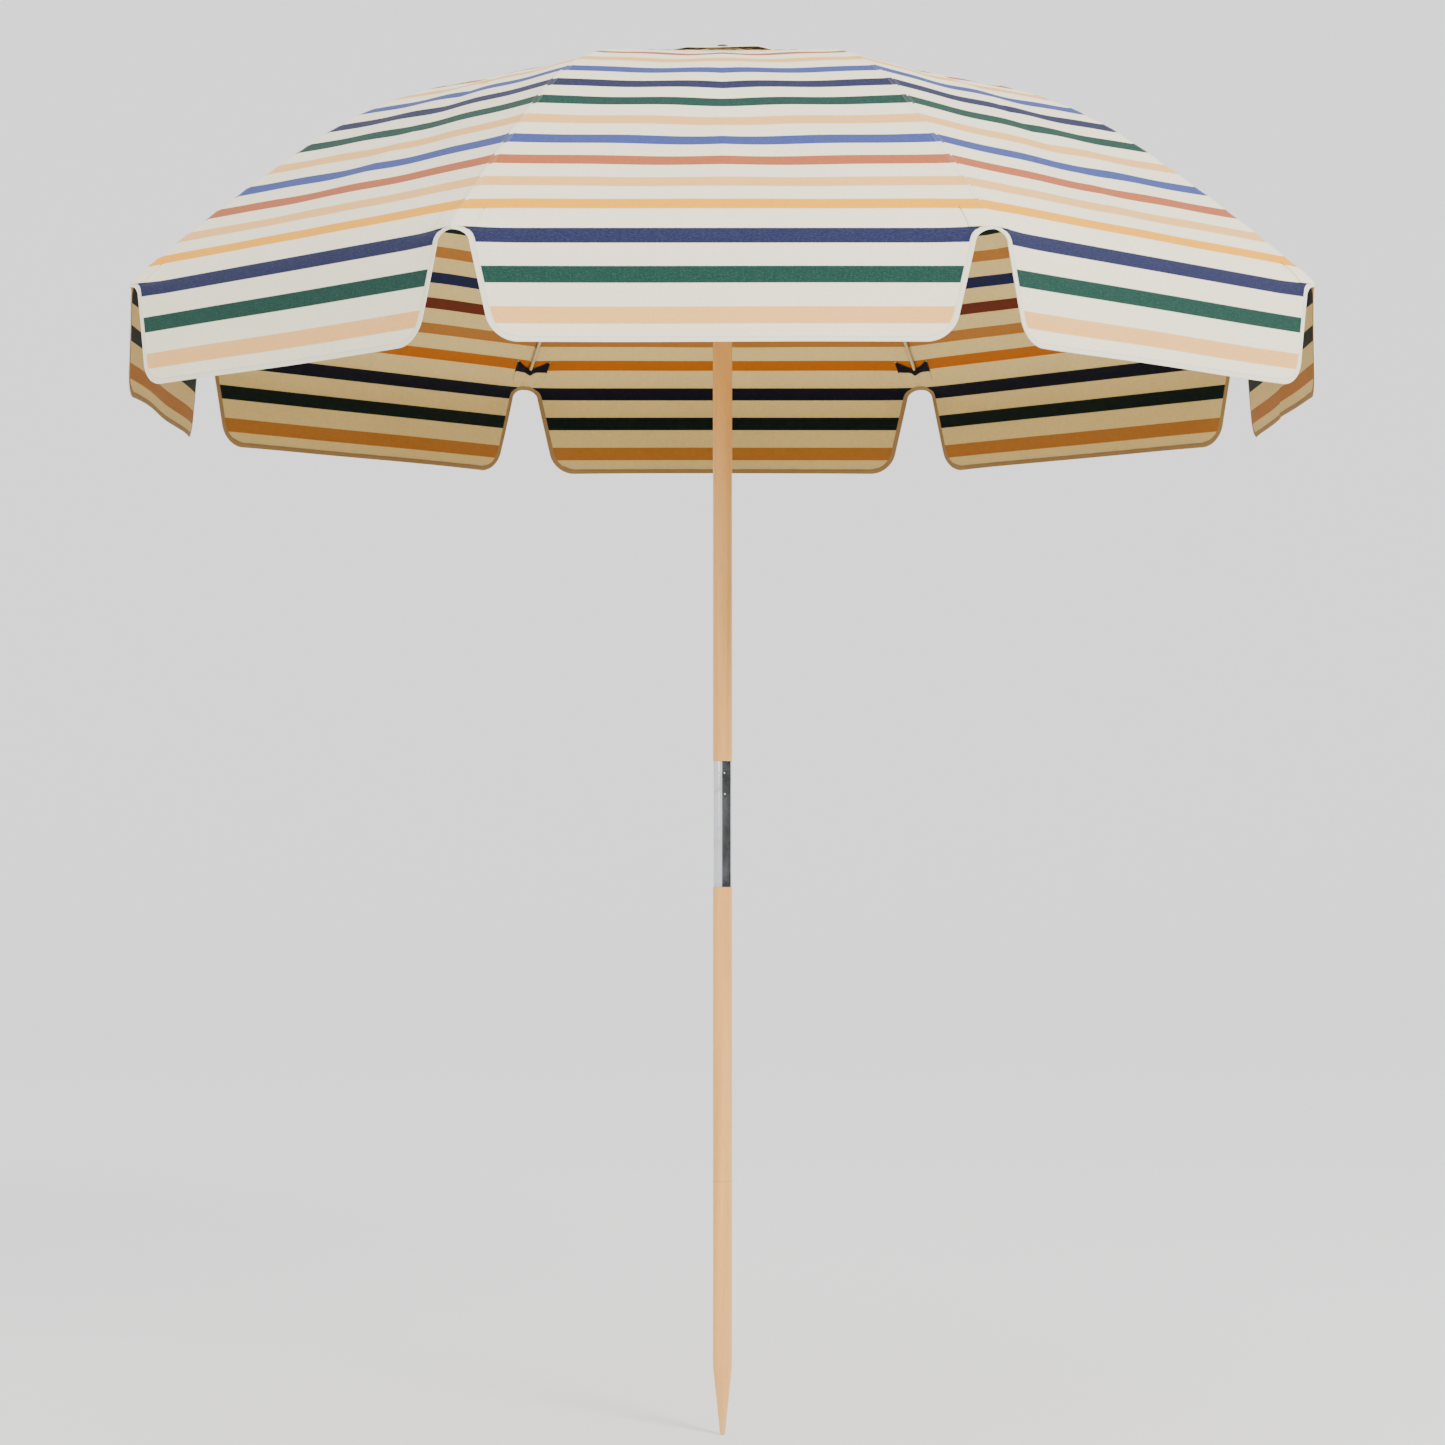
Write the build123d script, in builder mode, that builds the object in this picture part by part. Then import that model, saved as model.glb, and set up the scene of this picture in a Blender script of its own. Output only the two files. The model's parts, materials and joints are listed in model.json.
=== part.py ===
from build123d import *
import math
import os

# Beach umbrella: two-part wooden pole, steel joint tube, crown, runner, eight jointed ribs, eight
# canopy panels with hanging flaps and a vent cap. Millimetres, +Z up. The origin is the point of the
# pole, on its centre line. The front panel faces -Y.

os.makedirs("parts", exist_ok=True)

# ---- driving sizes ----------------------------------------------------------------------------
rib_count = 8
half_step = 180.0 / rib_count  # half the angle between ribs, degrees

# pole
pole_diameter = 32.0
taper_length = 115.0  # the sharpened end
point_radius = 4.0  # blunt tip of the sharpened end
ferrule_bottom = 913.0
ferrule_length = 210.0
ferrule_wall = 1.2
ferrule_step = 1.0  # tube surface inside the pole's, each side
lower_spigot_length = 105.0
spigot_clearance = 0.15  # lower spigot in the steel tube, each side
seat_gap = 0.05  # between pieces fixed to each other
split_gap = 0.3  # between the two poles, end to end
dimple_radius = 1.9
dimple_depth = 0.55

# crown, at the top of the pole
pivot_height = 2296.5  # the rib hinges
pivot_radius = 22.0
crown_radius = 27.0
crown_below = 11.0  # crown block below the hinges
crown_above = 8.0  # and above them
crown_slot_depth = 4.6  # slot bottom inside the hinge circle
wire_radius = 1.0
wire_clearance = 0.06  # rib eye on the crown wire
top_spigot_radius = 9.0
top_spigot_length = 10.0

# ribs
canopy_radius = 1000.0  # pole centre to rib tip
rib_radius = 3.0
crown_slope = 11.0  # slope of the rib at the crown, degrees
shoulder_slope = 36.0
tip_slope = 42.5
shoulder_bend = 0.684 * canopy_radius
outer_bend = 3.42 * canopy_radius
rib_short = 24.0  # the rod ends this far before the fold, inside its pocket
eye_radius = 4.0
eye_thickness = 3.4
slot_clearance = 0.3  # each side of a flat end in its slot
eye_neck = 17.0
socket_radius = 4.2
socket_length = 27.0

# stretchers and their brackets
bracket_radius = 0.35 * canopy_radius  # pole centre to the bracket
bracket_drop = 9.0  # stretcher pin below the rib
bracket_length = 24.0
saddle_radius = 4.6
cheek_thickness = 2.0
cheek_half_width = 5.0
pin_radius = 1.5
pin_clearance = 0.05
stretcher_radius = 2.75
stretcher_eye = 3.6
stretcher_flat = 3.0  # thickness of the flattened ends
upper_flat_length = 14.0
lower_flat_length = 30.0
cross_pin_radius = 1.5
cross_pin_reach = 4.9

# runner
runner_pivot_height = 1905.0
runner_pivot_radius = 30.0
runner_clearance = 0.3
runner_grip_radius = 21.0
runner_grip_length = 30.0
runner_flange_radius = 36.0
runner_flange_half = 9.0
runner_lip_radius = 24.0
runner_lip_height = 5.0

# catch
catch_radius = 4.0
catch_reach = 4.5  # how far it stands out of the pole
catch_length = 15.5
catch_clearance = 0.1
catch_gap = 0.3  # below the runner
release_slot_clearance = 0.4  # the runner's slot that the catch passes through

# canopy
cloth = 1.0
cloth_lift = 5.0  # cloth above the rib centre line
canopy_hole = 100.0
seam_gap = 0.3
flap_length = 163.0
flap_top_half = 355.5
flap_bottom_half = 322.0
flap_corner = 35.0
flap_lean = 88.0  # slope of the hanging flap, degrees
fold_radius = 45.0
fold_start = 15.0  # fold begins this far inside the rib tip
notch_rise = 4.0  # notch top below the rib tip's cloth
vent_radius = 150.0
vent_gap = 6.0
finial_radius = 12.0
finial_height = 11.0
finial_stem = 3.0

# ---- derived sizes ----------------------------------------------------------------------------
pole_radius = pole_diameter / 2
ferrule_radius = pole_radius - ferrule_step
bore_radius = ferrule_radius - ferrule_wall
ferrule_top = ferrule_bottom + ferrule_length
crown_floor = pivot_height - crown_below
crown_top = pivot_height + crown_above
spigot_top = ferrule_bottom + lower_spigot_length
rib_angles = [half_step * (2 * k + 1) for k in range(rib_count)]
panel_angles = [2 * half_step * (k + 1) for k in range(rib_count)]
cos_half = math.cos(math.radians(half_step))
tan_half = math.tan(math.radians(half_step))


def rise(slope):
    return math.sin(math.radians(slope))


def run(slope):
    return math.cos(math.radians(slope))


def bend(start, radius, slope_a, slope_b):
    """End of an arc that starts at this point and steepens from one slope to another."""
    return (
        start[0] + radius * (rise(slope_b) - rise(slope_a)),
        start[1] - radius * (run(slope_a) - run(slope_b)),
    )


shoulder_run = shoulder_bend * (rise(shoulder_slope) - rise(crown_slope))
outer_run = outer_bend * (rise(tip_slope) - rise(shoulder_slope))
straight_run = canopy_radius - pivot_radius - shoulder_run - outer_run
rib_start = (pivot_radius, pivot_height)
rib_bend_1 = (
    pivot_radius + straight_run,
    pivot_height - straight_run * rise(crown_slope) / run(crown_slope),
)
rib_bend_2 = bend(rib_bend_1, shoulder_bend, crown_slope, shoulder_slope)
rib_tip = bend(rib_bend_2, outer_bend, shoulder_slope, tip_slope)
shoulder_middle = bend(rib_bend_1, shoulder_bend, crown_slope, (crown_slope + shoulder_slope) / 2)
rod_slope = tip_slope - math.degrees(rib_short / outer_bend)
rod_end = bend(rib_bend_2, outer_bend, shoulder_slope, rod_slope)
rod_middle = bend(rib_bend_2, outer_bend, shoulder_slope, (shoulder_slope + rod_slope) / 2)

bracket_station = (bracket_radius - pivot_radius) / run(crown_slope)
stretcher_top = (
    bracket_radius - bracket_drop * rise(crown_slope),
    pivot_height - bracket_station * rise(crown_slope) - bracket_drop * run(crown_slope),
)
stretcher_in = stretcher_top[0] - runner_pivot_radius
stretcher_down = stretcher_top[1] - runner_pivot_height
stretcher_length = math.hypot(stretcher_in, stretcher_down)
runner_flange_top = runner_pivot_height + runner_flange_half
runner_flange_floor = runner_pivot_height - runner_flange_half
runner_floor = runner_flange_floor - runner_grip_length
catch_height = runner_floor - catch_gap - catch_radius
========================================
:: EXERCISE DIRECTIONS ::
Copy the data above exactly. Every line must be included.

:: RESPONSE TO THE EXERCISE ::
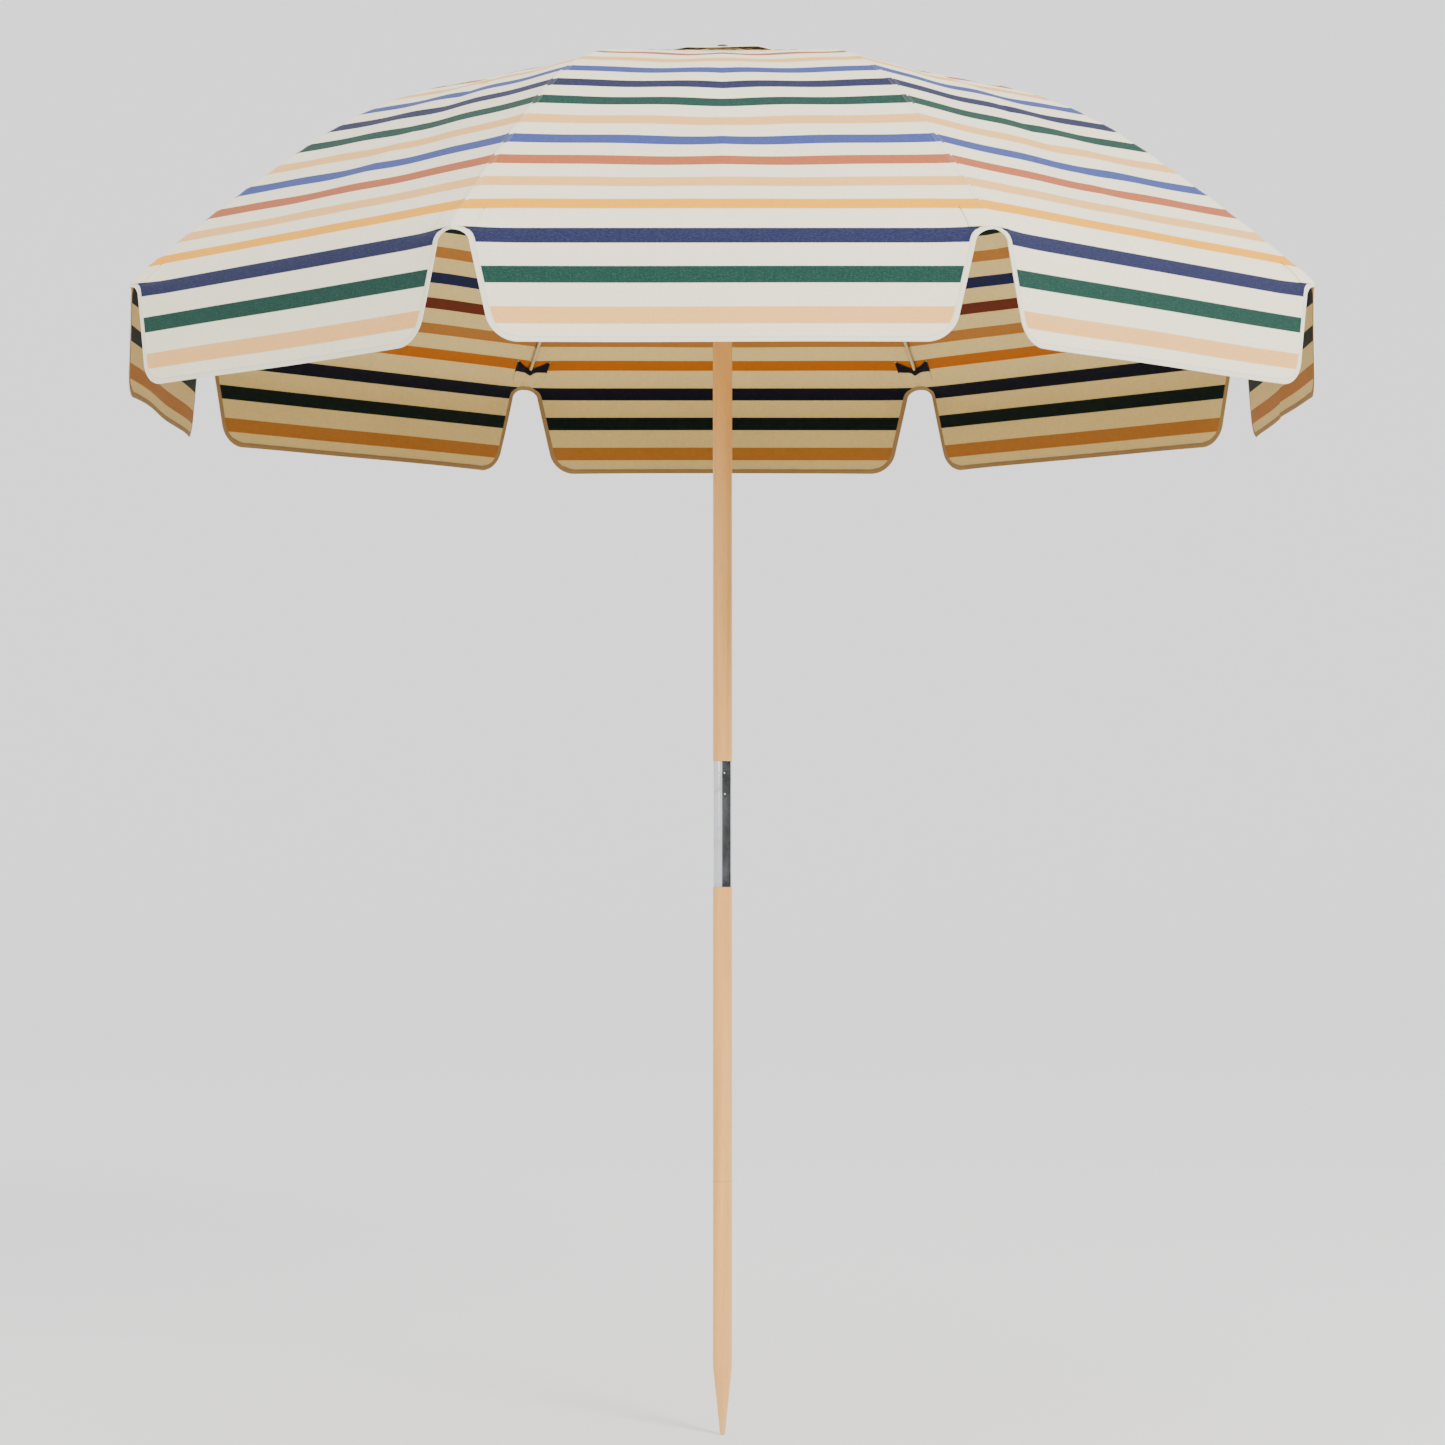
Write the build123d script, in builder mode, that builds the object in this picture part by part. Then import that model, saved as model.glb, and set up the scene of this picture in a Blender script of its own. Output only the two files. The model's parts, materials and joints are listed in model.json.
=== part.py ===
from build123d import *
import math
import os

# Beach umbrella: two-part wooden pole, steel joint tube, crown, runner, eight jointed ribs, eight
# canopy panels with hanging flaps and a vent cap. Millimetres, +Z up. The origin is the point of the
# pole, on its centre line. The front panel faces -Y.

os.makedirs("parts", exist_ok=True)

# ---- driving sizes ----------------------------------------------------------------------------
rib_count = 8
half_step = 180.0 / rib_count  # half the angle between ribs, degrees

# pole
pole_diameter = 32.0
taper_length = 115.0  # the sharpened end
point_radius = 4.0  # blunt tip of the sharpened end
ferrule_bottom = 913.0
ferrule_length = 210.0
ferrule_wall = 1.2
ferrule_step = 1.0  # tube surface inside the pole's, each side
lower_spigot_length = 105.0
spigot_clearance = 0.15  # lower spigot in the steel tube, each side
seat_gap = 0.05  # between pieces fixed to each other
split_gap = 0.3  # between the two poles, end to end
dimple_radius = 1.9
dimple_depth = 0.55

# crown, at the top of the pole
pivot_height = 2296.5  # the rib hinges
pivot_radius = 22.0
crown_radius = 27.0
crown_below = 11.0  # crown block below the hinges
crown_above = 8.0  # and above them
crown_slot_depth = 4.6  # slot bottom inside the hinge circle
wire_radius = 1.0
wire_clearance = 0.06  # rib eye on the crown wire
top_spigot_radius = 9.0
top_spigot_length = 10.0

# ribs
canopy_radius = 1000.0  # pole centre to rib tip
rib_radius = 3.0
crown_slope = 11.0  # slope of the rib at the crown, degrees
shoulder_slope = 36.0
tip_slope = 42.5
shoulder_bend = 0.684 * canopy_radius
outer_bend = 3.42 * canopy_radius
rib_short = 24.0  # the rod ends this far before the fold, inside its pocket
eye_radius = 4.0
eye_thickness = 3.4
slot_clearance = 0.3  # each side of a flat end in its slot
eye_neck = 17.0
socket_radius = 4.2
socket_length = 27.0

# stretchers and their brackets
bracket_radius = 0.35 * canopy_radius  # pole centre to the bracket
bracket_drop = 9.0  # stretcher pin below the rib
bracket_length = 24.0
saddle_radius = 4.6
cheek_thickness = 2.0
cheek_half_width = 5.0
pin_radius = 1.5
pin_clearance = 0.05
stretcher_radius = 2.75
stretcher_eye = 3.6
stretcher_flat = 3.0  # thickness of the flattened ends
upper_flat_length = 14.0
lower_flat_length = 30.0
cross_pin_radius = 1.5
cross_pin_reach = 4.9

# runner
runner_pivot_height = 1905.0
runner_pivot_radius = 30.0
runner_clearance = 0.3
runner_grip_radius = 21.0
runner_grip_length = 30.0
runner_flange_radius = 36.0
runner_flange_half = 9.0
runner_lip_radius = 24.0
runner_lip_height = 5.0

# catch
catch_radius = 4.0
catch_reach = 4.5  # how far it stands out of the pole
catch_length = 15.5
catch_clearance = 0.1
catch_gap = 0.3  # below the runner
release_slot_clearance = 0.4  # the runner's slot that the catch passes through

# canopy
cloth = 1.0
cloth_lift = 5.0  # cloth above the rib centre line
canopy_hole = 100.0
seam_gap = 0.3
flap_length = 163.0
flap_top_half = 355.5
flap_bottom_half = 322.0
flap_corner = 35.0
flap_lean = 88.0  # slope of the hanging flap, degrees
fold_radius = 45.0
fold_start = 15.0  # fold begins this far inside the rib tip
notch_rise = 4.0  # notch top below the rib tip's cloth
vent_radius = 150.0
vent_gap = 6.0
finial_radius = 12.0
finial_height = 11.0
finial_stem = 3.0

# ---- derived sizes ----------------------------------------------------------------------------
pole_radius = pole_diameter / 2
ferrule_radius = pole_radius - ferrule_step
bore_radius = ferrule_radius - ferrule_wall
ferrule_top = ferrule_bottom + ferrule_length
crown_floor = pivot_height - crown_below
crown_top = pivot_height + crown_above
spigot_top = ferrule_bottom + lower_spigot_length
rib_angles = [half_step * (2 * k + 1) for k in range(rib_count)]
panel_angles = [2 * half_step * (k + 1) for k in range(rib_count)]
cos_half = math.cos(math.radians(half_step))
tan_half = math.tan(math.radians(half_step))


def rise(slope):
    return math.sin(math.radians(slope))


def run(slope):
    return math.cos(math.radians(slope))


def bend(start, radius, slope_a, slope_b):
    """End of an arc that starts at this point and steepens from one slope to another."""
    return (
        start[0] + radius * (rise(slope_b) - rise(slope_a)),
        start[1] - radius * (run(slope_a) - run(slope_b)),
    )


shoulder_run = shoulder_bend * (rise(shoulder_slope) - rise(crown_slope))
outer_run = outer_bend * (rise(tip_slope) - rise(shoulder_slope))
straight_run = canopy_radius - pivot_radius - shoulder_run - outer_run
rib_start = (pivot_radius, pivot_height)
rib_bend_1 = (
    pivot_radius + straight_run,
    pivot_height - straight_run * rise(crown_slope) / run(crown_slope),
)
rib_bend_2 = bend(rib_bend_1, shoulder_bend, crown_slope, shoulder_slope)
rib_tip = bend(rib_bend_2, outer_bend, shoulder_slope, tip_slope)
shoulder_middle = bend(rib_bend_1, shoulder_bend, crown_slope, (crown_slope + shoulder_slope) / 2)
rod_slope = tip_slope - math.degrees(rib_short / outer_bend)
rod_end = bend(rib_bend_2, outer_bend, shoulder_slope, rod_slope)
rod_middle = bend(rib_bend_2, outer_bend, shoulder_slope, (shoulder_slope + rod_slope) / 2)

bracket_station = (bracket_radius - pivot_radius) / run(crown_slope)
stretcher_top = (
    bracket_radius - bracket_drop * rise(crown_slope),
    pivot_height - bracket_station * rise(crown_slope) - bracket_drop * run(crown_slope),
)
stretcher_in = stretcher_top[0] - runner_pivot_radius
stretcher_down = stretcher_top[1] - runner_pivot_height
stretcher_length = math.hypot(stretcher_in, stretcher_down)
runner_flange_top = runner_pivot_height + runner_flange_half
runner_flange_floor = runner_pivot_height - runner_flange_half
runner_floor = runner_flange_floor - runner_grip_length
catch_height = runner_floor - catch_gap - catch_radius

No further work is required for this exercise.